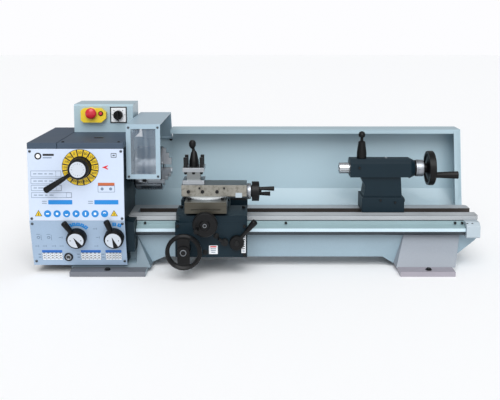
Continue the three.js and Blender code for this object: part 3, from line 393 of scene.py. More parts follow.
# ---- Shapes --------------------------------------------------------------------------------
@dataclass(frozen=True)
class Place:
    """A spot in the machine and the ways a shape's own x, y and z point there."""

    origin: Vec3 = (0.0, 0.0, 0.0)
    x: Vec3 = (1.0, 0.0, 0.0)
    y: Vec3 = (0.0, 1.0, 0.0)
    z: Vec3 = (0.0, 0.0, 1.0)

    def map(self, points: Points) -> Points:
        """Points of the shape as points of the machine: origin + px*x + py*y + pz*z."""
        return np.asarray(points, float) @ np.array([self.x, self.y, self.z]) + self.origin

    def at(self, x: float, y: float, z: float = 0.0) -> "Place":
        """The same facing, moved by x, y and z along its own directions."""
        spot = self.map(np.array([[x, y, z]]))[0]
        return Place((spot[0], spot[1], spot[2]), self.x, self.y, self.z)

    def turned(self, degrees: float) -> "Place":
        """The same spot, turned about its own z.

        Args:
            degrees: how far, from x towards y.

        Returns:
            The turned place.
        """
        c, s = math.cos(math.radians(degrees)), math.sin(math.radians(degrees))
        x, y = np.array(self.x), np.array(self.y)
        return Place(self.origin, tuple(c * x + s * y), tuple(c * y - s * x), self.z)


def facing_front(x: float, y: float, z: float) -> Place:
    """A place whose z points to the operator and whose y points up."""
    return Place((x, y, z), (1, 0, 0), (0, 0, 1), (0, -1, 0))


def facing_right(x: float, y: float, z: float) -> Place:
    """A place whose z points to the tailstock and whose y points up."""
    return Place((x, y, z), (0, 1, 0), (0, 0, 1), (1, 0, 0))


def facing_left(x: float, y: float, z: float) -> Place:
    """A place whose z points away from the tailstock and whose y points up."""
    return Place((x, y, z), (0, -1, 0), (0, 0, 1), (-1, 0, 0))


def facing_back(x: float, y: float, z: float) -> Place:
    """A place whose z points away from the operator and whose y points up."""
    return Place((x, y, z), (-1, 0, 0), (0, 0, 1), (0, 1, 0))


def facing_up(x: float, y: float, z: float) -> Place:
    """A place whose z points up."""
    return Place((x, y, z))


def grid_faces(rows: int, columns: int, wrap_rows: bool, wrap_columns: bool) -> Faces:
    """The four-cornered faces between neighbours of a grid numbered row by row.

    Args:
        rows: how many rows the grid has.
        columns: how many points a row has.
        wrap_rows: True to join the last row to the first.
        wrap_columns: True to join each row's last point to its first.

    Returns:
        The faces, each as four point numbers.
    """
    i = np.arange(rows if wrap_rows else rows - 1)[:, None]
    j = np.arange(columns if wrap_columns else columns - 1)[None, :]
    ni, nj = (i + 1) % rows, (j + 1) % columns
    corners = np.stack([i * columns + j, ni * columns + j, ni * columns + nj,
                        i * columns + nj], -1)
    return [tuple(f) for f in corners.reshape(-1, 4).tolist()]


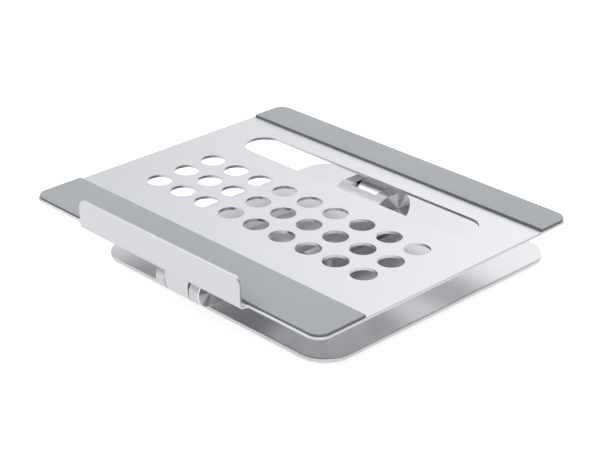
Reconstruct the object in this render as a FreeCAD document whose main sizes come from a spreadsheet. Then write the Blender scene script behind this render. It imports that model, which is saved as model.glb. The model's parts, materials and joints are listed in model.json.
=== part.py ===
import FreeCAD, Part
import math
import os
import Sketcher

# Folding laptop stand: a base plate, one wide arm and a perforated tray, joined by two friction hinges.
# Millimetres. +X is the stand's width, +Y runs to the back and +Z is up. The stand is modelled folded
# down, and the origin is on the desk under the middle of the whole folded stand.

# Driving dimensions, one cell each.
SIZES = {
    # tray plate
    "tray_width": 282.0,
    "tray_depth": 237.7,
    "tray_thickness": 2.0,
    "tray_corner": 10.0,
    "edge_round": 0.5,
    "hole_diameter": 18.0,
    "hole_pitch": 25.0,
    "hole_columns": 9,
    "hole_rows": 3,
    "grid_inset": 132.7,
    "slot_length": 217.6,
    "slot_width": 29.2,
    "slot_inset": 61.9,
    "slot_end_flat": 0.02,
    # lip that stops the laptop at the front
    "lip_width": 158.2,
    "lip_height": 20.4,
    "lip_reach": 6.5,
    "lip_corner": 6.0,
    "bend_inside": 2.0,
    "lip_relief": 2.2,
    # cushion pads on the tray
    "front_pad_depth": 39.6,
    "rear_pad_depth": 28.0,
    "pad_thickness": 1.8,
    "pad_inset": 1.0,
    "pad_round": 0.4,
    # base plate and its feet
    "base_width": 227.0,
    "base_depth": 227.5,
    "base_thickness": 3.1,
    "base_corner": 22.5,
    "base_round": 0.8,
    "foot_diameter": 26.0,
    "foot_thickness": 2.0,
    "foot_inset": 27.0,
    # where the plates and the two hinge axes lie
    "plate_gap": 40.4,
    "arm_length": 176.8,
    "rear_axis_inset": 63.3,
    "rear_axis_rise": 22.6,
    "front_axis_inset": 19.9,
    "front_axis_drop": 19.1,
    # arm
    "arm_width": 42.6,
    "rear_hub": 12.8,
    "front_hub": 10.3,
    "arm_plate": 7.0,
    "arm_plate_raise": 2.15,
    "hub_flat": 14.0,
    "hub_ramp": 14.0,
    "ramp_round": 20.0,
    "arm_chamfer": 0.5,
    # hinge hardware, the same at both hinges
    "knuckle_width": 22.6,
    "knuckle_gap": 0.6,
    "turning_gap": 0.8,
    "pin_diameter": 8.0,
    "pin_clearance": 0.05,
    "pin_head": 13.0,
    "pin_head_length": 2.4,
    "bush_wall": 1.5,
    "cup_diameter": 15.0,
    "cup_depth": 6.4,
    "cap_thickness": 1.6,
    "thrust_washer": 0.5,
    "thrust_diameter": 17.0,
    "friction_disc": 0.6,
    "disc_diameter": 14.0,
    "spring_washer": 0.5,
    "nut_flats": 11.0,
    "nut_length": 2.4,
    "side_play": 0.1,
    # brackets and their countersunk screws
    "flange_width": 41.0,
    "base_flange_front": 69.0,
    "base_flange_rear": 19.0,
    "base_flange_thickness": 4.0,
    "base_flange_corner": 9.0,
    "tray_flange_rear": 20.0,
    "tray_flange_thickness": 3.0,
    "tray_flange_corner": 4.0,
    "screw_diameter": 3.0,
    "screw_head": 6.0,
    "screw_head_length": 1.5,
    "screw_clearance": 0.2,
    "screw_spacing": 33.0,
    "base_screw_front": 57.0,
    "base_screw_rear": 8.0,
    "tray_screw_front": 5.0,
    "tray_screw_rear": 14.0,
    "socket_flats": 2.0,
    "socket_depth": 1.0,
    "thread_overrun": 1.0,
}

# Places worked out from the sizes, in the order they are needed.
PLACES = {
    "whole_depth": "lip_reach + front_axis_inset + arm_length + rear_axis_inset",
    "base_rear_y": "whole_depth / 2",
    "base_middle_y": "base_rear_y - base_depth / 2",
    "rear_axis_y": "base_rear_y - rear_axis_inset",
    "front_axis_y": "rear_axis_y - arm_length",
    "tray_front_y": "front_axis_y - front_axis_inset",
    "tray_rear_y": "tray_front_y + tray_depth",
    "tray_middle_y": "tray_front_y + tray_depth / 2",
    "lip_front_y": "tray_front_y - lip_reach",
    "base_top_z": "foot_thickness + base_thickness",
    "tray_under_z": "base_top_z + plate_gap",
    "tray_top_z": "tray_under_z + tray_thickness",
    "rear_axis_z": "base_top_z + rear_axis_rise",
    "front_axis_z": "tray_under_z - front_axis_drop",
    "arm_plate_z": "(rear_axis_z + front_axis_z) / 2 + arm_plate_raise",
    "half_arm": "arm_width / 2",
    "half_knuckle": "knuckle_width / 2",
    "fork_slot": "knuckle_width + 2 * knuckle_gap",
    "cup_floor": "half_arm - cup_depth",
    "pin_radius": "pin_diameter / 2",
    "bush_radius": "pin_radius + pin_clearance + bush_wall",
    "pin_end": "half_arm - cap_thickness - side_play",
    "disc_start": "cup_floor + side_play",
    "spring_start": "disc_start + friction_disc",
    "nut_start": "spring_start + 2 * spring_washer",
    "screw_radius": "screw_diameter / 2",
}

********

Restate word for word only the lines running from the beginning of the data to the line holding "z: Vec3 = (0.0, 0.0, 1.0)", both included.

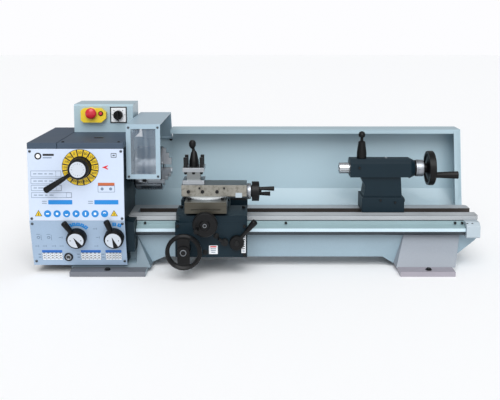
Continue the three.js and Blender code for this object: part 3, from line 393 of scene.py. More parts follow.
# ---- Shapes --------------------------------------------------------------------------------
@dataclass(frozen=True)
class Place:
    """A spot in the machine and the ways a shape's own x, y and z point there."""

    origin: Vec3 = (0.0, 0.0, 0.0)
    x: Vec3 = (1.0, 0.0, 0.0)
    y: Vec3 = (0.0, 1.0, 0.0)
    z: Vec3 = (0.0, 0.0, 1.0)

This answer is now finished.